Seit dem Systemwechsel 1989 sei zwar die politische Wende markant, die Wende in der Lyrik aber nicht klar erkennbar. „Seit 1989 sind viele neue wichtige Lebenswerke entstanden, die Einfluss ausüben.“ Die neue Generation (das sind hauptsächlich die in diesem Heft versammelten) von Literaten hat die ungarische Lyrik wesentlich weiterentwickelt und beeinflusst. Auch die noch Jüngeren konnten sich eine eigene Sprache aneignen, vor allem hat sie einen sehr direkten Kontakt mit ihrem Publikum.

Gábor Schein sieht die politischen und gesellschaftlichen Misserfolge, die auch in der Dichtung benannt werden, darin, dass die Politik sich aus der Gesellschaft zurückgezogen habe. Die Gesellschaft habe Selbstvertrauen und die Fähigkeit zur Solidarität verloren. Das sei ganz offenbar gewesen, als viele Menschen nach der Wende ihre Arbeit verloren hätten und ihnen niemand solidarisch zur Seite gestanden habe. In diesem Zustand sei die Literatur immer weniger wichtig geworden, ganz anders als vor 1989, wo sie versuchte „Art von Wirklichkeit und politischer Freiheit herauszubuchstabieren.
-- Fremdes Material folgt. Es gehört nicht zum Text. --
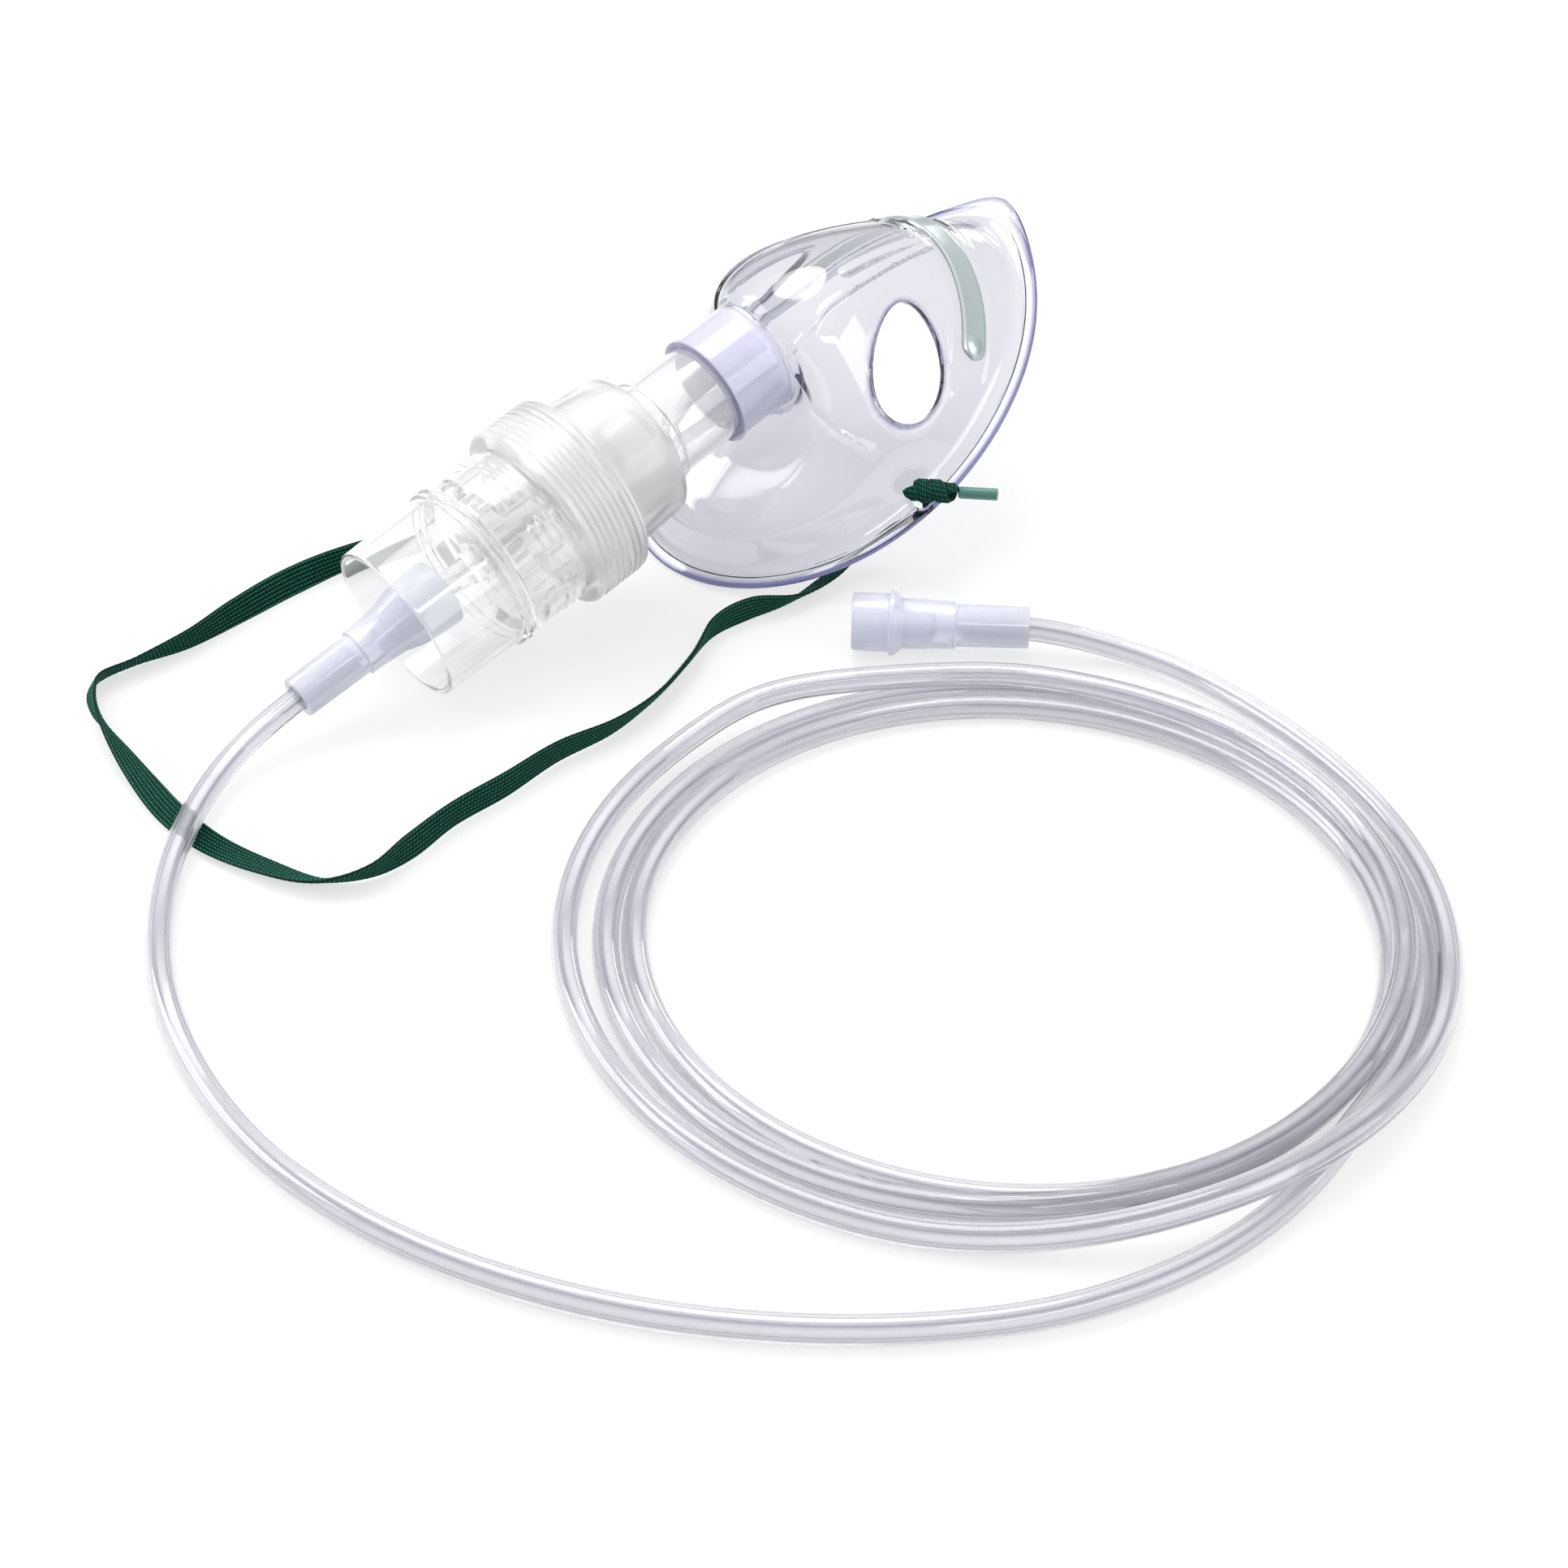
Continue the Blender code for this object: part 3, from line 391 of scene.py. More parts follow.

Deshalb muss und soll die Literatur, und auch die Lyrik, versuchen, eine ganz andere innere Struktur der Sprache zu gewinnen. Ich denke an eine Sprache, die sich nicht auf dem Feld zu verifizieren versucht, wo auch politische Propaganda und Ideologie ihre Wirkung ausüben, sondern eine Sprache, die eine post-politische, post-ideologische Wirklichkeitswahrnehmung möglich macht.“

Ob die Lyriker dieses Heftes dabei sind, diese Sprache zu finden, das müssen Sie, liebe Leser selbst herausfinden. Ich kann diese Auswahl der zeitgenössischen Lyrik Ungarns nur empfehlen.

Im Heft zu finden ist außerdem eine ganz persönliche Bestenliste von Zsuzsanna Gahse, selbst eine Schweizer Dichterin, Schriftstellerin und Übersetzerin mit ungarischen Wurzeln, deren Werke ich hier schon einige Male vorgestellt habe. Darunter sind Lyrik- und Prosabände. Wer sich die Zeit nimmt, diese zu lesen (manche, wie z. B. Garaczi „Pikasso sieht rot“ nur noch im Antiquariat erhältlich), hat damit eine recht gute Einführung in die ungarische Literatur geworden.